### Work to be completed
Repeat exactly the lines running from the line that contains "Model this object" to the line that contains "const HEADING_OF_HEAD = -48;"; include both ends and add nothing.

-- begin Data extract --

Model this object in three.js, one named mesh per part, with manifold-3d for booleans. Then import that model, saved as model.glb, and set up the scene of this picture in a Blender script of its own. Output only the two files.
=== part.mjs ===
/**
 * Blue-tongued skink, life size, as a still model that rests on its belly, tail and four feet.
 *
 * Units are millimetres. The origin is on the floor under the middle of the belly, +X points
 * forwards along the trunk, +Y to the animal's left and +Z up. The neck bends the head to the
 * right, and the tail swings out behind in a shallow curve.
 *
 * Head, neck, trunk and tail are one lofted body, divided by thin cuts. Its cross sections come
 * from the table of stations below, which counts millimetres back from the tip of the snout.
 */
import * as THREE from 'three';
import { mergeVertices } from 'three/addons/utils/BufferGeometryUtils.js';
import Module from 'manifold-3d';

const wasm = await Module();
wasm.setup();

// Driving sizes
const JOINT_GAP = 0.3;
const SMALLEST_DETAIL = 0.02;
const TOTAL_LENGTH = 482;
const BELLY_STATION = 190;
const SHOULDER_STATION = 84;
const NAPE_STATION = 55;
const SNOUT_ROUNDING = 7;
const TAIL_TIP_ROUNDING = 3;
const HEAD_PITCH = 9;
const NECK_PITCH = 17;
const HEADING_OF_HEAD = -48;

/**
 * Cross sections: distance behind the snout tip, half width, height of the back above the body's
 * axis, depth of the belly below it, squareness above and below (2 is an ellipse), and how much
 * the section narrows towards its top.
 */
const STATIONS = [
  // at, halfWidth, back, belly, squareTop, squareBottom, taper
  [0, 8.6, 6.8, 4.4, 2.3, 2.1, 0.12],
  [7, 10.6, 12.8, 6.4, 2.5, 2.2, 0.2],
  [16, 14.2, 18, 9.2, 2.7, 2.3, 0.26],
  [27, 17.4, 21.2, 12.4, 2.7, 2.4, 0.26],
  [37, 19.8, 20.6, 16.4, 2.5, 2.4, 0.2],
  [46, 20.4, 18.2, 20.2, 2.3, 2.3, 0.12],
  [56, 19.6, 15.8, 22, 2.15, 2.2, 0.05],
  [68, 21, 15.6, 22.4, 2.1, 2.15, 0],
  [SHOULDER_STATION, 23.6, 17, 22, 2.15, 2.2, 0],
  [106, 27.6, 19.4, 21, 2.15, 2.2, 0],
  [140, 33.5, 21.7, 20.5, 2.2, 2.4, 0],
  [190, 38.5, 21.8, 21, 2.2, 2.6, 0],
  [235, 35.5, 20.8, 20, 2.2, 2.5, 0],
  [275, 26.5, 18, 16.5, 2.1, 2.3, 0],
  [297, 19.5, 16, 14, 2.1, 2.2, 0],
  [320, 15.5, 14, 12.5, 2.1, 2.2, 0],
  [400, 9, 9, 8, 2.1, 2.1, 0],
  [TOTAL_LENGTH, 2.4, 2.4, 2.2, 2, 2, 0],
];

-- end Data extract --
-- begin Data extract --

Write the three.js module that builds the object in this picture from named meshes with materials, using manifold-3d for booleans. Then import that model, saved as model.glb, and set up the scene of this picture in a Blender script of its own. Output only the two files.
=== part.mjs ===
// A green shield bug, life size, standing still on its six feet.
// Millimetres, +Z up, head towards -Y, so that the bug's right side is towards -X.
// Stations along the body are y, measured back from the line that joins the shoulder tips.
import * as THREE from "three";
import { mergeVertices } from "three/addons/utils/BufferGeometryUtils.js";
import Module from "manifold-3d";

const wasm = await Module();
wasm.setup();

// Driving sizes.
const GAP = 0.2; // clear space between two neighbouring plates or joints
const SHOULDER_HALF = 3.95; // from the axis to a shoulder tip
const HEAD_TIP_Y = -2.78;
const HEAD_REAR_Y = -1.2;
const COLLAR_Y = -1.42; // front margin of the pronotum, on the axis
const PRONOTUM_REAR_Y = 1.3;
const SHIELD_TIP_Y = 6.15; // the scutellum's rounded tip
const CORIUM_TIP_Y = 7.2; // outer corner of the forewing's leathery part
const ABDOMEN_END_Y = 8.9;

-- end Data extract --

### Result for this task
Model this object in three.js, one named mesh per part, with manifold-3d for booleans. Then import that model, saved as model.glb, and set up the scene of this picture in a Blender script of its own. Output only the two files.
=== part.mjs ===
/**
 * Blue-tongued skink, life size, as a still model that rests on its belly, tail and four feet.
 *
 * Units are millimetres. The origin is on the floor under the middle of the belly, +X points
 * forwards along the trunk, +Y to the animal's left and +Z up. The neck bends the head to the
 * right, and the tail swings out behind in a shallow curve.
 *
 * Head, neck, trunk and tail are one lofted body, divided by thin cuts. Its cross sections come
 * from the table of stations below, which counts millimetres back from the tip of the snout.
 */
import * as THREE from 'three';
import { mergeVertices } from 'three/addons/utils/BufferGeometryUtils.js';
import Module from 'manifold-3d';

const wasm = await Module();
wasm.setup();

// Driving sizes
const JOINT_GAP = 0.3;
const SMALLEST_DETAIL = 0.02;
const TOTAL_LENGTH = 482;
const BELLY_STATION = 190;
const SHOULDER_STATION = 84;
const NAPE_STATION = 55;
const SNOUT_ROUNDING = 7;
const TAIL_TIP_ROUNDING = 3;
const HEAD_PITCH = 9;
const NECK_PITCH = 17;
const HEADING_OF_HEAD = -48;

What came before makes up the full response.